### What to do
Scan the material below for the string "starting", and copy every line where it shows up.

### Record list

— Start —

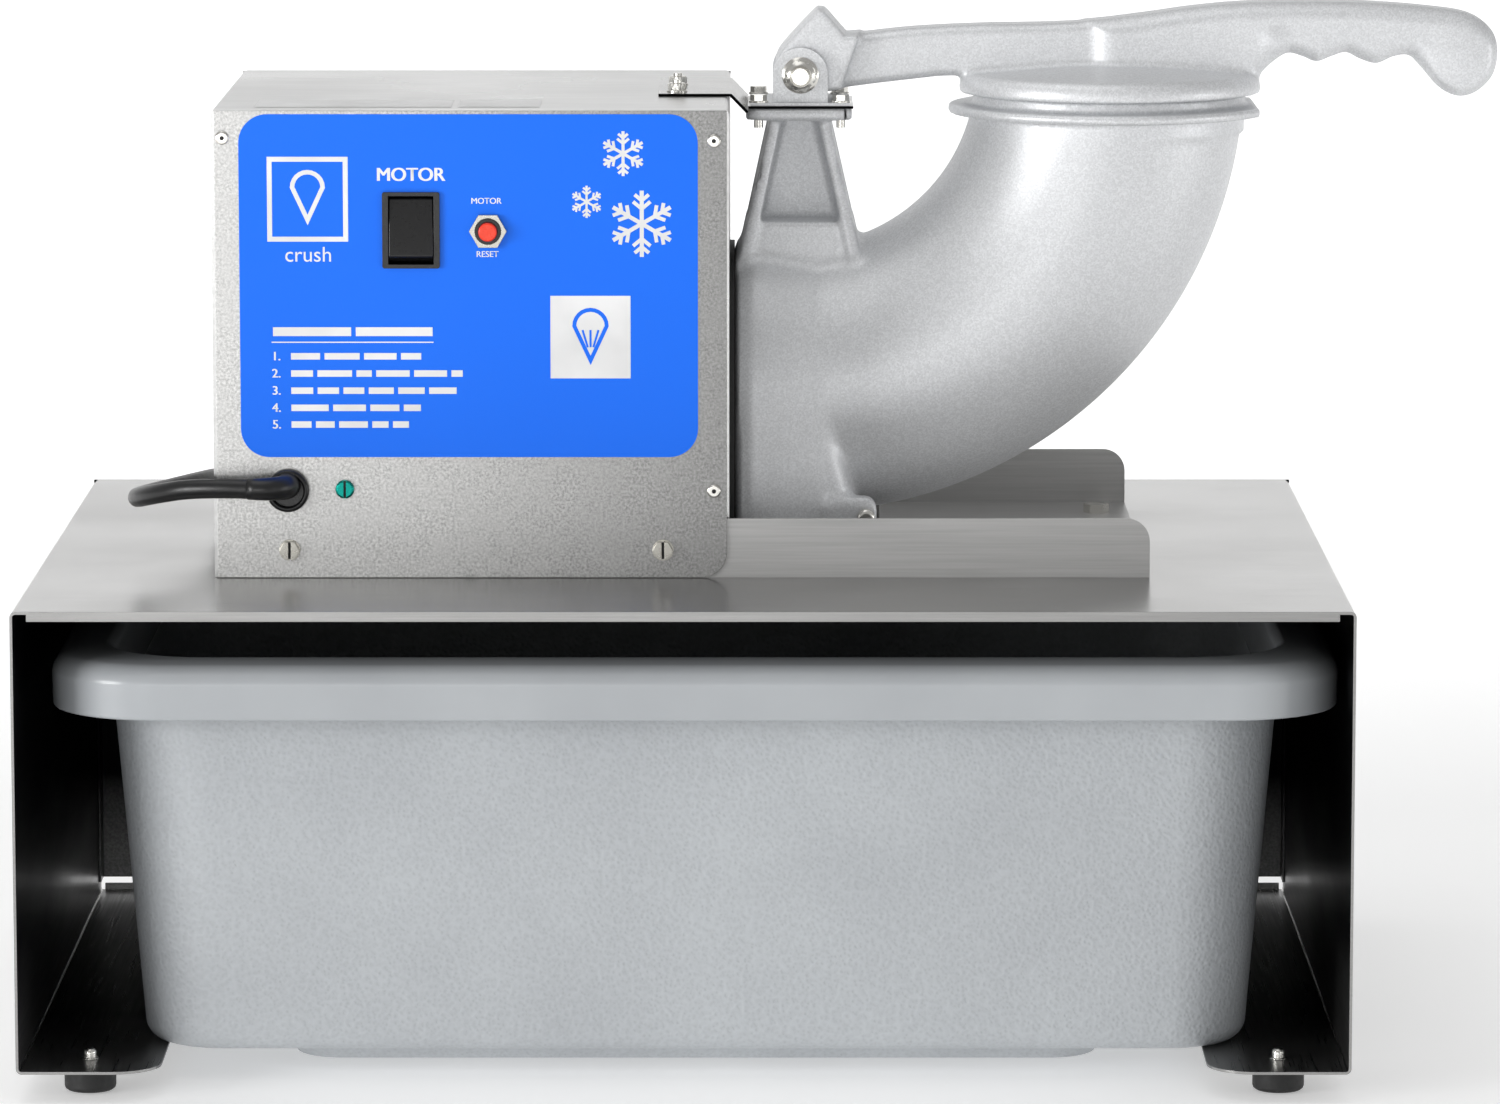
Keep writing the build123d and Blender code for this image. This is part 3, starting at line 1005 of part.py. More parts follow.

— End —
— Start —

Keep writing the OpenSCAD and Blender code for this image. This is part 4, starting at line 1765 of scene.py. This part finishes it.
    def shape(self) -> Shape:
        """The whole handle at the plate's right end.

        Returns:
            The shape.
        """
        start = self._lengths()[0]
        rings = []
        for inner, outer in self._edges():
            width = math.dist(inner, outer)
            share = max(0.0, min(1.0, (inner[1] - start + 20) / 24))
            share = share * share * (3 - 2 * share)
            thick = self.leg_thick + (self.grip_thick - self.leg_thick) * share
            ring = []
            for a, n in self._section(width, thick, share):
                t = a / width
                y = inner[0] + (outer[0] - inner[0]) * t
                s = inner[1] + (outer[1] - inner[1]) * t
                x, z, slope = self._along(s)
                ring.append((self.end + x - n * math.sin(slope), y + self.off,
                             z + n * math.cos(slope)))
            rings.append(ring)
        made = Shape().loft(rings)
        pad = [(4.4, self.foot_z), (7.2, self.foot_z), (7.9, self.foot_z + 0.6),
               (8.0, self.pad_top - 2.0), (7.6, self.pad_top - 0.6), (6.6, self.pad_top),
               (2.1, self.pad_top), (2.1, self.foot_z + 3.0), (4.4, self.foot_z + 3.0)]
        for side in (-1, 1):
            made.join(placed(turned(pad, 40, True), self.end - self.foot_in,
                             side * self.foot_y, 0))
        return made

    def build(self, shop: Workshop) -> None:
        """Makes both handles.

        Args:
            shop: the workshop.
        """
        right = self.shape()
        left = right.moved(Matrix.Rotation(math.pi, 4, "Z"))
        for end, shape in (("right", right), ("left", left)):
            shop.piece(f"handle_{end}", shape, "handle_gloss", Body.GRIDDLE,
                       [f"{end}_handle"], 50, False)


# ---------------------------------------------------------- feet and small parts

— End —

### The answer
Keep writing the build123d and Blender code for this image. This is part 3, starting at line 1005 of part.py. More parts follow.
Keep writing the OpenSCAD and Blender code for this image. This is part 4, starting at line 1765 of scene.py. This part finishes it.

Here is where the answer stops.